Some of these huaraches on-line and in Mexican shops are cute, however they always lacked the buttery softness you look for in a fine leather shoe. The leather always looked roughly-hewn and hard to break in.
Not these by Espiritu (espirituculture.com). Not only were they creamy, they were high-fashion - loaded with color and detail.
These were the kind of leather you ache for in a jacket or pair of shoes. Cole Haan leather. Burberry leather. Picturing myself wearing them in Denver and Mexico, for the first time in months I craved. I came back to the U.S. only to discover my perfect Mexican walking shoe.
The story behind these shoes is as beautiful as the shoes are themselves.
Os Yapor and Francisco Alvarez have been best friends since they were 13-year-olds in Chihuahua, Mexico. As teenagers, they had always shared an interest in fashion.

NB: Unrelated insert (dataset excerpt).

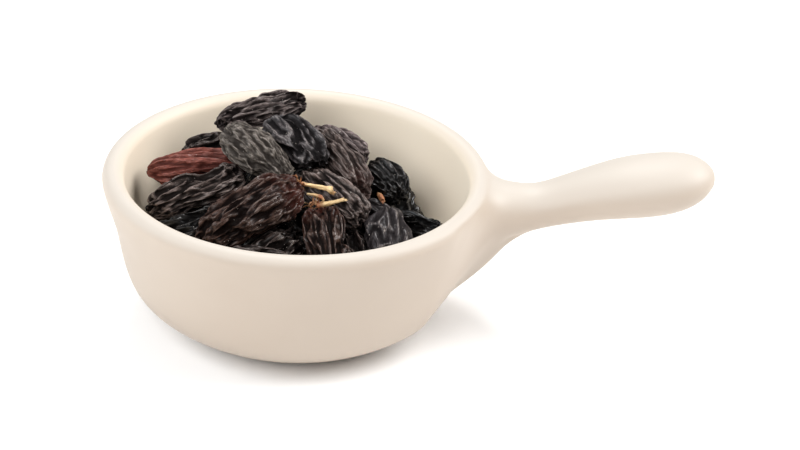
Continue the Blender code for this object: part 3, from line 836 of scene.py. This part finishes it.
table_mesh = bmesh.new()
bmesh.ops.create_grid(table_mesh, x_segments=1, y_segments=1, size=TABLE_HALF_WIDTH)
table_data = bpy.data.meshes.new("table")
table_mesh.to_mesh(table_data)
table_mesh.free()
table = bpy.data.objects.new("table", table_data)
bpy.context.collection.objects.link(table)
white, _, sockets, _ = new_material("pale_table")
sockets["Base Color"].default_value = (TABLE_BRIGHTNESS, TABLE_BRIGHTNESS, TABLE_BRIGHTNESS, 1)
sockets["Roughness"].default_value = 0.9
table_data.materials.append(white)

for name, (bearing, elevation, width, power, tint) in LAMPS.items():
    bearing, elevation = math.radians(bearing), math.radians(elevation)
    flat = LAMP_DISTANCE * math.cos(elevation)
    light = bpy.data.lights.new(name, "AREA")
    light.shape = "DISK"
    light.size = width
    light.energy = power
    light.color = tint
    lamp = bpy.data.objects.new(name, light)
    bpy.context.collection.objects.link(lamp)
    rise = LAMP_DISTANCE * math.sin(elevation)
    lamp.location = (flat * math.cos(bearing), flat * math.sin(bearing), rise)
    lamp.rotation_mode = "QUATERNION"
    lamp.rotation_quaternion = (Vector((0, 0, LAMP_AIM)) - lamp.location).to_track_quat("-Z", "Y")

world = bpy.data.worlds.new("studio")
bpy.context.scene.world = world
world.use_nodes = True
sky = world.node_tree.nodes["Background"].inputs
sky["Color"].default_value = (1, 1, 1, 1)
sky["Strength"].default_value = SKY_STRENGTH
bpy.context.scene.view_settings.view_transform = "Standard"

# The picture is 800 by 450 pixels, and the middle of the rim shows at RIM_SPOT in it. The camera
# stands DISTANCE mm off and looks along the y axis, tilted down and rolled a little
FRAME_WIDTH, FRAME_HEIGHT = 800, 450
RIM_SPOT = (294.9, 173.4)
FOCAL_PIXELS, SENSOR_WIDTH, CLIP_START = 1800, 36, 0.01
TILT, ROLL, DISTANCE, SIGHT_HEIGHT = math.radians(28.65), math.radians(3.55), 388.7, 34.0
right = Vector((1, 0, 0))
upward = Vector((0, math.sin(TILT), math.cos(TILT)))
ahead = Vector((0, math.cos(TILT), -math.sin(TILT)))
beside = (RIM_SPOT[0] - FRAME_WIDTH / 2) * DISTANCE / FOCAL_PIXELS
below = (RIM_SPOT[1] - FRAME_HEIGHT / 2) * DISTANCE / FOCAL_PIXELS
place = Vector((0, 0, SIGHT_HEIGHT)) - beside * right + below * upward - DISTANCE * ahead
turned_right = math.cos(ROLL) * right + math.sin(ROLL) * upward
turned_upward = math.cos(ROLL) * upward - math.sin(ROLL) * right
camera = bpy.data.objects.new("camera", bpy.data.cameras.new("camera"))
bpy.context.collection.objects.link(camera)
axes = Matrix((turned_right, turned_upward, -ahead)).transposed().to_4x4()
camera.matrix_world = Matrix.Translation(place * MM) @ axes
camera.data.sensor_width = SENSOR_WIDTH
camera.data.lens = FOCAL_PIXELS * SENSOR_WIDTH / FRAME_WIDTH
camera.data.clip_start = CLIP_START
bpy.context.scene.camera = camera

Eventually, Francisco moved to El Paso to finish his degree in architecture. Os moved to Colorado where he finished his bachelors in industrial engineering. Francisco did a summer abroad in Seoul, Korea while Os did a semester abroad in Paris.
After they graduated from college, they went on a together on a trip to southern Mexico, where they met women selling the shoes out of their small shop.
The women told the new graduates the history of their operation, which was a collaborative of women who had had rough beginnings in life. Another woman had taken them in and given them jobs hand making these shoes. She taught them the techniques of making the shoes as a means to help them create a better future.
Os and Francisco loved the story and the shoes so much they bought a couple pairs to help out (and look better for the rest of their trip). When they came back to the U.S. and wore them out, lots of people started asking them where they could get some. That's how their company, Espiritu, happened.
Francisco initially had begun interning for an architectural firm and Os began working an as an engineer, both practicing their degrees. After some time of working together on the side with their shoe business, they saw a lot of potential in Espiritu and decided to leave their jobs to pursue a dream in the fashion industry.
Espiritu company is divided into two parts. One is our for-profit entity and the other a non-profit. The for-profit, business side doesn't abandon the spirit of their non-profit, “to collaborate with indigenous artists to bring customers a premium quality shoe that becomes unique to the customer through traditional leather weaving techniques. Each pair is handmade according to timeless standards passed down through the generations to share with us.”
I had to ask Os about the leather of the shoe, which had so captivated me at their point of sale and was so different from what I had seen in Mexico and online. Before this, I had never seen golden huaraches or brown ones with red insoles, or rainbow colored.
“The leather generally used in huaraches when you buy them in the streets or local shops is very low quality, which starts cracking and peeling off really fast.” he said. “ We didn't like this and didn't want to put our names to a product like that so we started doing lots of quality tests.”
After some visits to the "workplace" in Michoacan and doing these quality tests, the engineer and architect-turned-fashion-designers came out with the leather they now use, the finest quality of genuine leather with natural dyes so they could color the shoes any way they wanted.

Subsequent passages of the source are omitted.